# [Towards Robust Tampered Text Detection in Document Image: New dataset and New Solution](https://openaccess.thecvf.com/content/CVPR2023/papers/Qu_Towards_Robust_Tampered_Text_Detection_in_Document_Image_New_Dataset_CVPR_2023_paper.pdf)
The proposed network DTD uses a multimodal transformer architecture for tampered text detection in document images.
They also propose a large dataset for document text tampering.
### Proposed Method :

- The proposed Document Tampering Detector(DTD) model has four modules :
- *Visual Perception Head* to extract visual features from the images
- *Frequency Perception Head* to convert the Discrete Cosine Transform (DCT) coefficients of the images to frequency domain feature embeddings
- A Multi-Modality Encoder
- A Multi-view Iterative decoder.
- The visual perception head uses 7 convolution blocks to extract the image features.
**Frequency Perception Head:**

- The DCT coefficient can be used to detect the discontinuities of Block Artifact Grids(BAG) of tampered images.

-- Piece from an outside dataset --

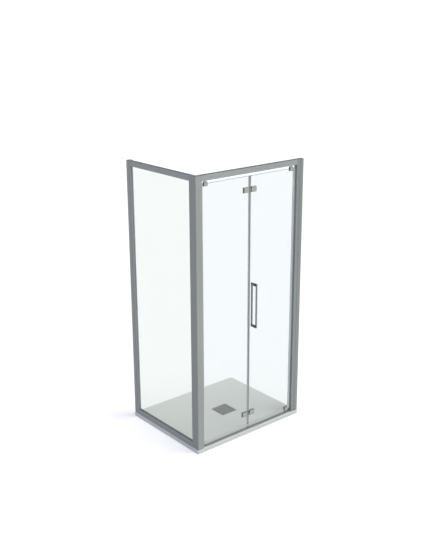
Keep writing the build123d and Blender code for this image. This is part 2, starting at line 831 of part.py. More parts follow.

- The image is converted to YCrCb color space and its Y channel DCT coeff map is computed which is fed into convolution layers to get the first feature head F<sub>p1</sub>
- The second head F<sub>p2</sub> is computed by expanding the Y-channel quantization table to the DCT coefficient size and multiplying with F<sub>p1</sub>
- These are concatenated and downsampled to 8x8 blocks and position embedding are applied by CoordConv to get F<sub>p3</sub>
- Then 3 MobileConv Layers are applied to get final frequency feature embedding, these help enlarge the recpetive field and enhance the features.

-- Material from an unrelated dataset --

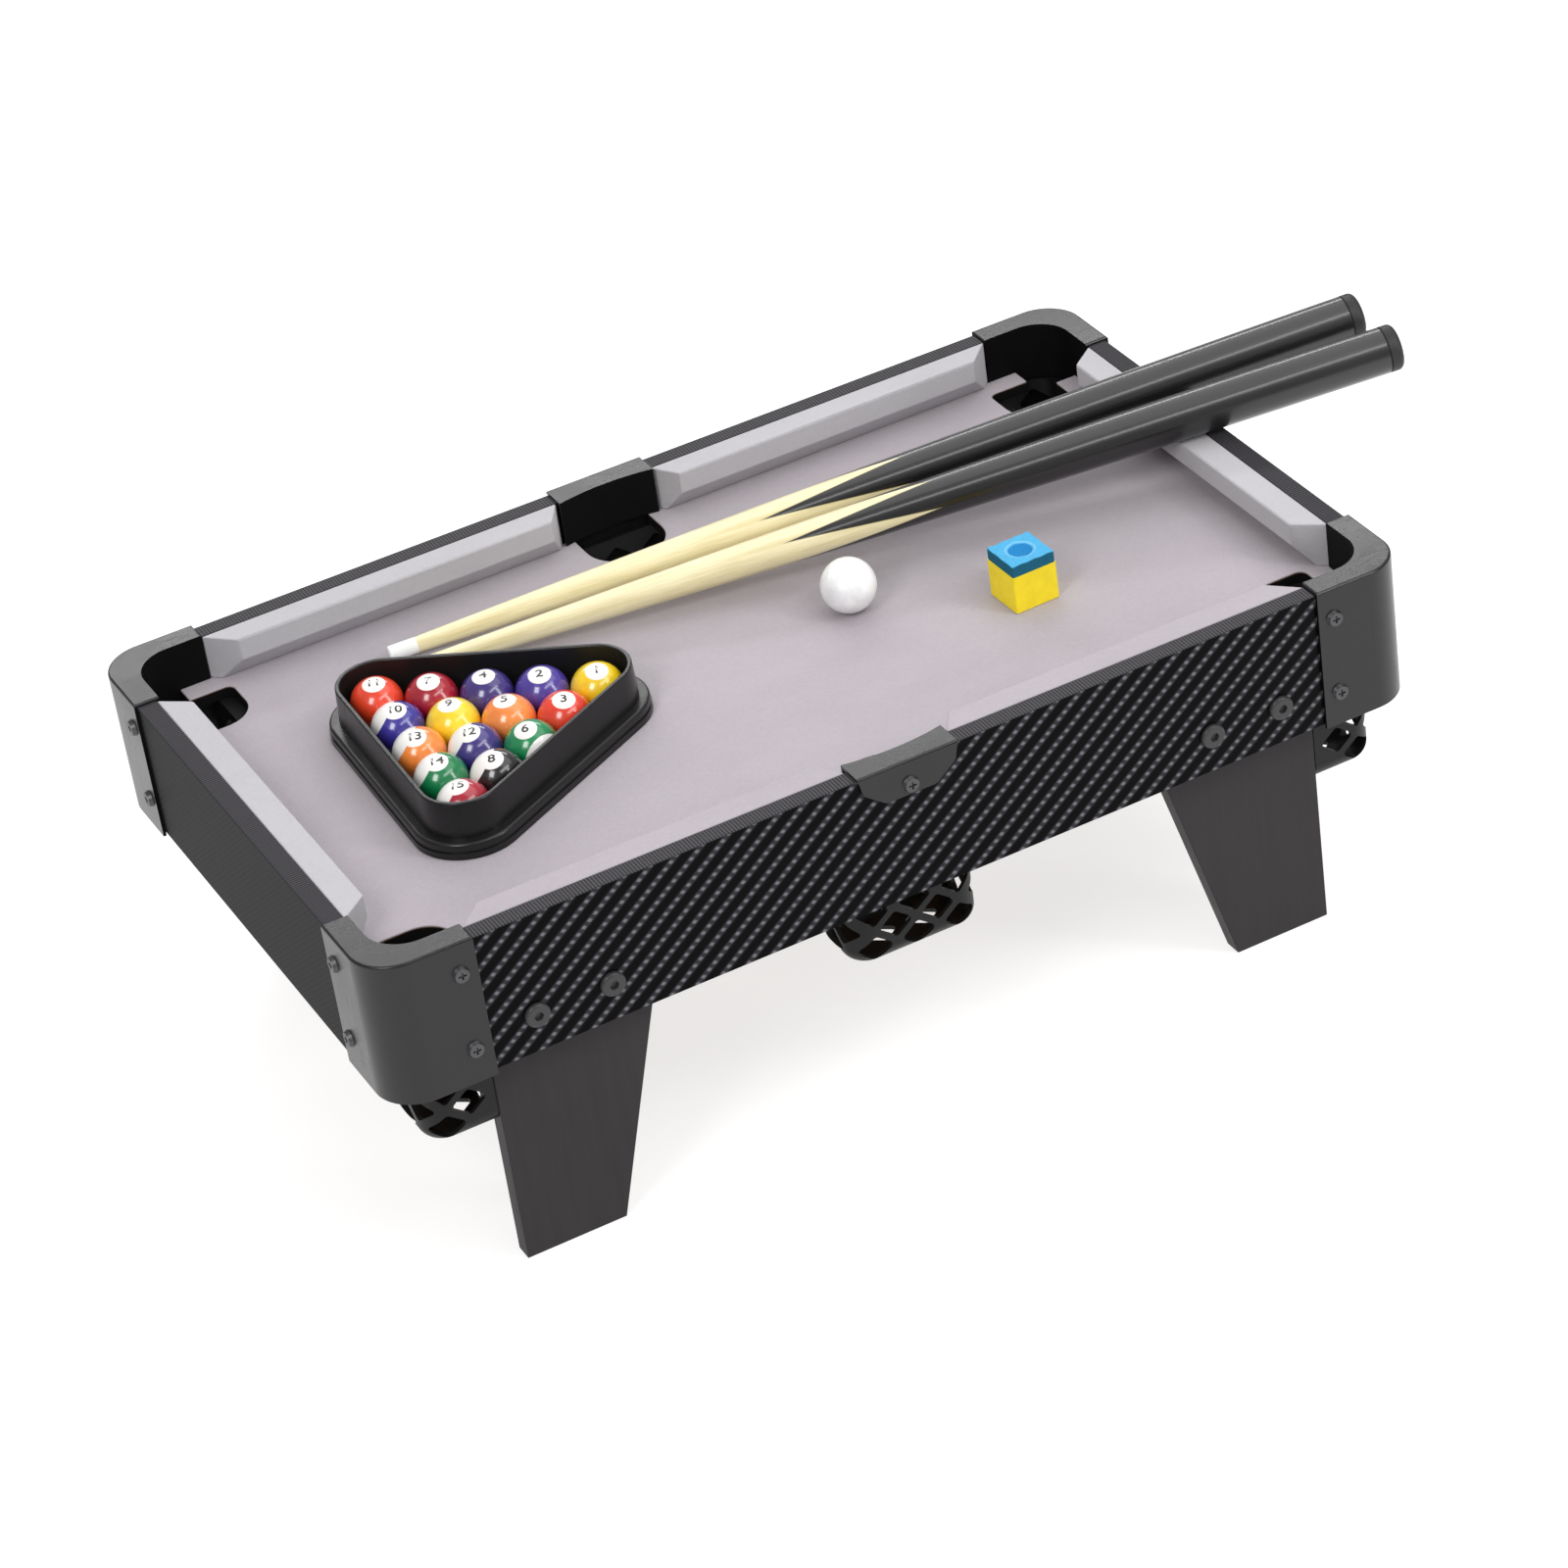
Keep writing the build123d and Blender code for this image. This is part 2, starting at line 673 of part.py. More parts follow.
with BuildPart() as cap_screws:
    side_points = side_screw_points + [middle_screw]
    for sign in signs:
        pan_screws(side_face(sign, half_w), side_points)
        pan_screws(end_face(sign, half_l), end_screw_points)
save(cap_screws, "cap_screws")

# ---- Battens under the bed, and the screws into them and through the basket rims

with BuildPart() as bed_cleats:
    with BuildSketch(level(board_bottom - cleat)):
        with Locations(*side_cleat_points):
            Rectangle(cleat_side_x[1] - cleat_side_x[0], cleat)
        with Locations(*end_cleat_points):
            Rectangle(cleat, 2 * cleat_end_half)
    extrude(amount=cleat)
    bore(level(board_bottom), cleat_screw_points, screw_r, cleat)
save(bed_cleats, "bed_cleats")


def upward_screws(z, points, shank):
    """Screws driven up from height z, head below it."""
    with BuildSketch(level(z)) as heads:
        with Locations(*points):
            Circle(board_head_r)
    extrude(heads.sketch, amount=-board_head_h, taper=board_head_draft)
    with BuildSketch(level(z)) as shanks:
        with Locations(*points):
            Circle(screw_r)
    extrude(shanks.sketch, amount=shank)


with BuildPart() as board_screws:
    upward_screws(board_bottom - cleat, cleat_screw_points, cleat + pilot_depth)
save(board_screws, "board_screws")

with BuildPart() as basket_screws:
    upward_screws(rim_bottom, basket_screw_points, basket_rim_t + pilot_depth)
save(basket_screws, "basket_screws")

# ---- Rack


def rack_level(z):
    return Plane(
        origin=(table_x + rack_xy[0], rack_xy[1], z),
        x_dir=(cos(radians(rack_turn)), sin(radians(rack_turn)), 0),
        z_dir=(0, 0, 1),
    )


def rack_layer(z, out, thickness, taper=0.0, mode=Mode.ADD):
    """One layer of the rack: a triangle with round corners, widened by out."""
    with BuildSketch(rack_level(z)) as layer:
        RegularPolygon(rack_side / sqrt(3), 3, rotation=-90)
        offset(amount=out)
    extrude(layer.sketch, amount=thickness, taper=taper, mode=mode)


rack_base = felt_z + rest_gap
wall_foot_out = rack_out + (rack_height - rack_foot_h) * sin(radians(rack_draft))
with BuildPart() as rack:
    rack_layer(rack_base, rack_foot_out, rack_groove_z)
    rack_layer(rack_base + rack_groove_z, rack_foot_out - rack_groove, rack_groove)
    foot_top = rack_foot_h - rack_groove_z - rack_groove
    rack_layer(rack_base + rack_groove_z + rack_groove, rack_foot_out - rack_step, foot_top)
    fillet(rack.edges().group_by(Axis.Z)[-1], rack_foot_r)
    rack_layer(rack_base + rack_foot_h, wall_foot_out, rack_height - rack_foot_h, rack_draft)
    rack_layer(rack_base, rack_out - rack_wall, rack_height, mode=Mode.SUBTRACT)
    fillet(rack.edges().group_by(Axis.Z)[-1], rack_rim_r)
save(rack, "rack")

# ---- Balls


def ball(x, y, diameter, node):
    centre = felt_z + rest_gap + diameter / 2
    with BuildPart(Plane(origin=(table_x + x, y, centre))) as one_ball:
        Sphere(diameter / 2)
    save(one_ball, node)


ball_pitch = ball_d + ball_gap
row_step = ball_pitch * sqrt(3) / 2
back_row = 2 * row_step * 2 / 3  # from the middle of the fifteen balls to their back row
turn_c, turn_s = cos(radians(rack_turn)), sin(radians(rack_turn))
for row, numbers in enumerate(rack_order):
    for place, number in enumerate(numbers):
        along = (place - (len(numbers) - 1) / 2) * ball_pitch
        back = back_row - row * row_step
        x = rack_xy[0] + along * turn_c - back * turn_s
        y = rack_xy[1] + along * turn_s + back * turn_c
        ball(x, y, ball_d, f"ball_{number:02d}")
ball(*cue_ball_xy, cue_ball_d, "cue_ball")

# ---- Cues: turned wooden body, white end cap on the tip, plug in the butt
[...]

**MultiModal Transformer:**
- The frequency domain and visual domain features are fused using a multi-modality transformer utilising scSE module based on Swin Transformer.

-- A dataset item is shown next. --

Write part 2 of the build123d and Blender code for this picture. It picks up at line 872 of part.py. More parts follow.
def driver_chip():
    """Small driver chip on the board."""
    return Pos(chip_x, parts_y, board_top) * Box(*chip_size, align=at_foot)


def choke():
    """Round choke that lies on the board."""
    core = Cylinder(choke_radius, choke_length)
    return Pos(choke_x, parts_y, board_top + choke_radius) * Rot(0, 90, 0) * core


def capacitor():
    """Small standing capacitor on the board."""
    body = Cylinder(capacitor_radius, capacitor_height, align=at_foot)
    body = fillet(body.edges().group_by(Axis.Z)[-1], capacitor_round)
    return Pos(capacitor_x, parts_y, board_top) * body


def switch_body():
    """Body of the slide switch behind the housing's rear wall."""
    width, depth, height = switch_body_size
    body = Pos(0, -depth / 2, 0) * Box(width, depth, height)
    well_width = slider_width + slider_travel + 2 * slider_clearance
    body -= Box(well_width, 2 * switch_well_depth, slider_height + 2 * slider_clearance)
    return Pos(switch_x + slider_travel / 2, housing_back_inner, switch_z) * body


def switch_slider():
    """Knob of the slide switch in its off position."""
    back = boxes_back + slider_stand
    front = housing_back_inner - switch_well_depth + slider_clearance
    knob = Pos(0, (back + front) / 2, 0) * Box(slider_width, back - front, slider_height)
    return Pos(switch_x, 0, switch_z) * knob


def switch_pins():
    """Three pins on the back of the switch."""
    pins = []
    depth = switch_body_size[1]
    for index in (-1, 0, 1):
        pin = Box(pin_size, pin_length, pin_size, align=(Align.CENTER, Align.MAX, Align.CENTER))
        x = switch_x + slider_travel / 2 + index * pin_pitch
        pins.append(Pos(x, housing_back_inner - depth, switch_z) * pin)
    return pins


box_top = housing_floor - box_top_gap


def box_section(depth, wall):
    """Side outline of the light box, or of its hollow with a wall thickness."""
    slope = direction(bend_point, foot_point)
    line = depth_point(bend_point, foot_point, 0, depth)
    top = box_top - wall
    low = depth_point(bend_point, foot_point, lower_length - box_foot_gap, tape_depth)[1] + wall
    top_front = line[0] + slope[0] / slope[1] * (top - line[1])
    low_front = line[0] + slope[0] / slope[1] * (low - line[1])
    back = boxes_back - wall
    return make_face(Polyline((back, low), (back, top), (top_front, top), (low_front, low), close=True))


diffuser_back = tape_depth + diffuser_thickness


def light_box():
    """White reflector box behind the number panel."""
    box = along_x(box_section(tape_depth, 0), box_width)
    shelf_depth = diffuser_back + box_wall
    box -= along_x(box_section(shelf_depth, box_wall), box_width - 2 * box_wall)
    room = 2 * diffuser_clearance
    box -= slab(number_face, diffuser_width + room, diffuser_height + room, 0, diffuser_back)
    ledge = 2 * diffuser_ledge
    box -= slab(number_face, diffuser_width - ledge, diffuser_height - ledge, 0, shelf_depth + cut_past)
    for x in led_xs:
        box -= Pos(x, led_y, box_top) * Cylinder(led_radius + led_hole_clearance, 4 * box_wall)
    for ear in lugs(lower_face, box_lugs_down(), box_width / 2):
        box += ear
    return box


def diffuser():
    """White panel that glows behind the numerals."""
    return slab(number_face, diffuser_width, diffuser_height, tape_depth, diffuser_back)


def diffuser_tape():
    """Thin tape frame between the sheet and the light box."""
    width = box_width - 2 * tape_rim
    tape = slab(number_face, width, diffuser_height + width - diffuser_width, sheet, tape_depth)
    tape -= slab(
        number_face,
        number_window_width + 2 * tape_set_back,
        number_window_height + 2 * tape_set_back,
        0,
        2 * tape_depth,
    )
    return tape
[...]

**Multi-view Iterative Decoder:**

- This aims to mimc human perception by using four cascaded iteration operations which concatenate smaller feature maps after each iteration
**Training**:
- The model uses cross entropy and Lovasz loss
- Curriculum learning strategy is applied where model is gradually trained from easier to harder data.
### Experiments :
- The datasets used for training are DocTamper(proposed dataset) and T-SROIE
- The evaluation metric used is IoU,precision,Recall and F-score.
- The DTD model outperforms other models in document image tampering detection and cross domain generalisation and achieves SOTA performance on T-SROIE dataset.